The saxophone was created on June 12 1842 by Adolphe Sax, a Belgian-born instrument-maker, flautist, and clarinetist working in Paris. Although it was made four years earlier, it didn't receive its 15 year patent until 1846. It was first officially revealed to the public in the presentation of the bass saxophone in C at an exhibition in Brussels in 1841, and in the patent of 1846 (which was granted to him on May 17). He drew up plans for 14 different types of saxophones, but they were not all realized. Sax's amazing ability to offend rival instrument manufacturers, and unfortunate prejudice towards the man and his instruments led to it not being used in orchestral groups, and for a long time it was relegated to military bands--this despite his great friendship with the influential Parisian composer Hector Berlioz. The inspiration for the instrument is unknown, but there is good evidence that fitting a clarinet mouthpiece to an ophicleide is the most likely origin (doing so results in a definitely saxophone-like sound). Sax worked in his father's workshop for many years, and both clarinets and ophicleides were manufactured there. The Hungarian/Romanian tarogato, which is quite similar to a soprano saxophone, has also been speculated to have been an inspiration. However, this cannot be so, as the modern tarogato with a single reed mouthpiece was not developed until the 1890s, long after the saxophone had been invented. It is likely that Sax's intent was to invent an entirely new instrument which suited his desires both tonally and technically and possessed a new level of flexibility. This would explain why he chose to name the instrument the "Sound of Sax." In short, Sax intended to harness the finesse of a woodwind with the power of a brass instrument. The development is defined almost entirely in terms of Sax's patent. For the duration of the patent (1846-1866) no one except the Sax factory could legally manufacture or modify the instruments. After 1866 many modifications were introduced by a number of manufacturers. Saxophones came to be associated, by many, with immorality. The Vatican officially condemned the instrument in the early 20th century, and various governments tried to limit their use, notably Nazi Germany and Japan in the 1930s.

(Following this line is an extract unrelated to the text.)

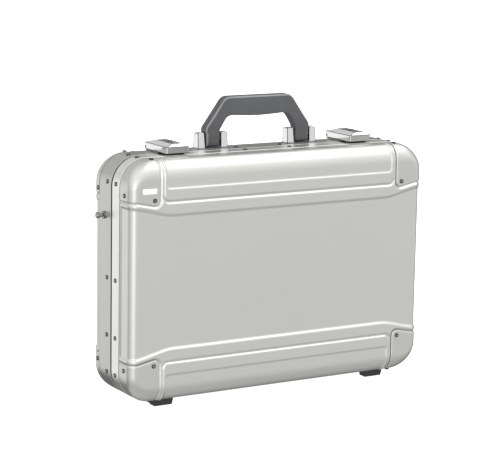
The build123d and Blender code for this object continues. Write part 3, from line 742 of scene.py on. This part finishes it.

The saxophone uses a single reed mouthpiece similar to that of a clarinet, but with a round or square evacuated inner chamber. The saxophone's body is effectively conical, giving it acoustic properties more similar to the oboe than to the clarinet. However, unlike the oboe, whose tube is a single cone, most saxophones have a distinctive curve at the bell. Straight soprano and sopranino saxophones are more common than curved ones, and a very few straight alto and tenor saxophones have been made, as novelties. Straight baritone and C melody saxophones have occasionally been made as custom instruments, but were never production items (reference , Jay Easton's custom Vito straight baritone and Bennie Meroff's custom Buescher Straight Baritone ).There is some debate amongst players as to whether the curve affects the tone or not.
Nearly all saxophones are made from brass. After completing the instrument, manufacturers usually apply either a coating of clear or colored lacquer, or plating of silver or gold, over the bare brass. The lacquer or plating serves to protect the brass from corrosion, to enhance sound quality, and/or (in the case of colored lacquers) to give the saxophone an interesting visual appearance. That different lacquers provide different tone qualities is a hotly debated topic in the saxophone world - some say that it has no effect , while there is also research to show that there are differences . Generally, darker lacquer is usually associated with deeper timbres, while lighter lacquers such as silver are associated with brighter, more vibrant ones. Other materials have been tried with varying degrees of success, as with the 1950s plastic saxophones made by the Grafton company, and the rare wooden saxophones. Prior to 1960, some instruments were plated with nickel as a cheaper alternative to silver; prior to 1930, it was common for instruments to be sold with a bare brass finish (without lacquer or plating). Certain companies, such as Yanagisawa, manufacture saxophones made from bronze, which is claimed to produce a warmer sound
Mouthpieces come in a wide variety of materials, including rubber, plastic, and metal. Less common materials that have been used include wood, glass, crystal, and even bone. Metal mouthpieces are believed by some to have a distinctive sound, often described as 'brighter' than the more common rubber. Some players believe that plastic mouthpieces do not produce a good tone. Other saxophonists maintain that the material has little, if any, effect on the sound, and that the physical dimensions give a mouthpiece its tone color. (Teal 17) Mouthpieces with a concave ("excavated") chamber are more true to Adolphe Sax's original design; these provide a softer or less piercing tone, and are favored by some saxophonists for classical playing. Jazz and popular music saxophonists often play on high-baffled mouthpieces. These are configured so the baffle, or "ceiling," of the mouthpiece is closer to the reed. This produces a brighter sound which more easily "cuts through" a big band or amplified instruments. While high baffles (and the resulting tone) are commonly associated with metal mouthpieces, any mouthpiece may have a high baffle. Mouthpieces with larger tip openings provide pitch flexibility, allowing the player to "bend" notes, an effect commonly used in jazz and rock music. Classical players usually opt for a mouthpiece with a smaller tip opening and a lower baffle; this combination provides a darker sound and more stable pitch. Most classical players play on rubber mouthpieces with a round or square inner chamber.